Since this month’s habit change is about acceptance, I’ll just say this outright: I am completely overwhelmed by this semester. I love being a teaching assistant, I enjoy being a research assistant, and I like all of the classes I’m taking. And I’m overjoyed to be working on a project of my own, and I’m excited to be volunteering for things within this really cool community of scholars that I get to be a part of. And it’s way too much. I vacillate between trying to work a 20 hour day (impossible) and doing the thing where I get overwhelmed and can’t get off the couch, and find myself pressing “next episode” on Netflix even though it’s after my bedtime (trashy TV is where I turn when I need to stop thinking. Yes, I do mean Grey’s Anatomy. You thought this was one of those minimalist blogs where we don’t even own a TV? No, sir. We might not have access to TV in the traditional sense, but we’ve got a Netflix streaming account and we are not afraid to use it).
I should probably be doing yoga, or making crafts, or doing something healthy to manage my stress, but instead I have a variety of bad coping mechanisms that I constantly fall back on. I actually get annoyed at all of the blogs that talk about aromatherapy and tea and self care, because in the midst of midterms, that feels a bit patronizing. I have found that in the midst of stress, there is exactly one thing that helps me cope: I talk to my husband. I tell him what’s bothering me (a stats test, at the moment – right now the very words “linear regression” set off a mild panic attack within me). And he listens, and he puts his arms around me, and somehow I know that even if I do fail my stats test, the world will go on, because he will still be here. And that is what matters.

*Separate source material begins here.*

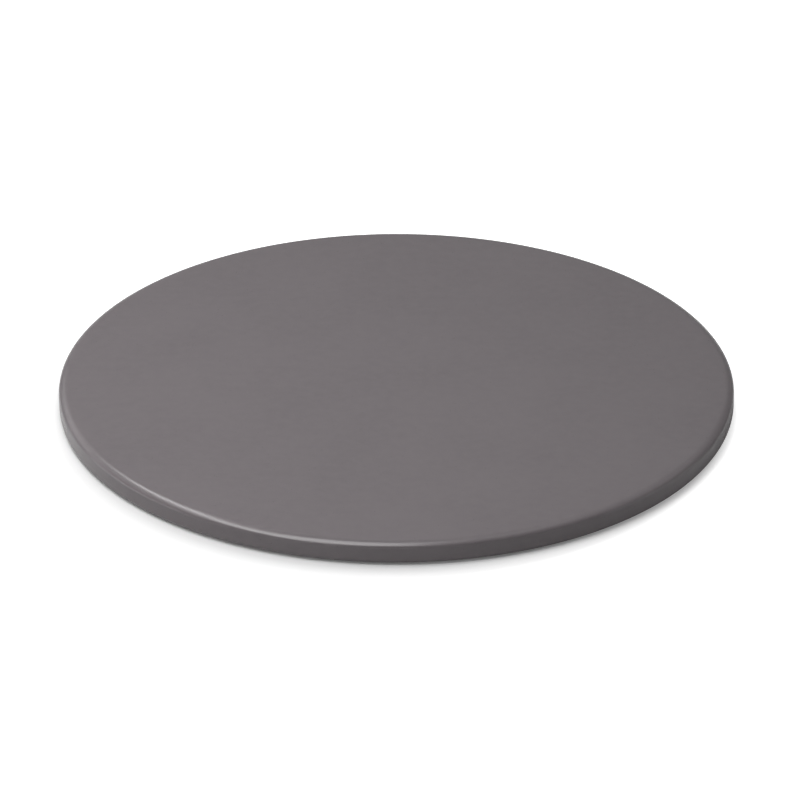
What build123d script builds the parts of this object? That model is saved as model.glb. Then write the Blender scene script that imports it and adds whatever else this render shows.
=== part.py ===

This is what I have learned about stress: if you are feeling overwhelmed, watch some bad TV if you need to. Tea is not going to stop the panic from washing over you, although it can be very comforting. Stick to a routine as much as you can, where you keep eating and sleeping and showering and maintain a reasonably clean living environment, because otherwise you’ll start to feel unglued (trust me). No matter how much work you have to do, neglecting the basics will come back to bite you. Do not give up. Ultimately, you’re going to have to say it out loud: I feel overwhelmed. Call a friend (our wonderful friend Amanda, who lives thousands of miles away, is the person who can make me feel alright over the phone. She has this magically reassuring quality). Call your mother (mine makes me laugh, which works very well), or your grandma (I have a very calm, very sweet, tough-as-nails grandma). Talk to someone. It’s not about advice so much as the comfort of connection – there is nothing so reassuring as knowing that you are loved.
This morning, as I sat here
working on my stats test writing a blog entry, I told my husband how I was feeling. And instead of placating me or giving advice, he went and got me breakfast from the Sunrise Biscuit Kitchen, and told me that he loves me. Which gave me the courage to keep trying, to read more of my R Companion to Applied Regression book instead of returning to the saga of Derek and Meredith on Netflix (I can’t tell if I actually like the show or if it’s just the one thing that helps me shut out the panic). There are two more months to this semester. When I called her, Amanda asked me what I’m going to do to make it through to late April. And I said “I’m going to keep plugging away, because I have to. And I’m going to remember to be grateful for my husband! I think that with J, I can make it through anything.”
We humans are social creatures. It is together, through our connections to one another, that we make it through this life.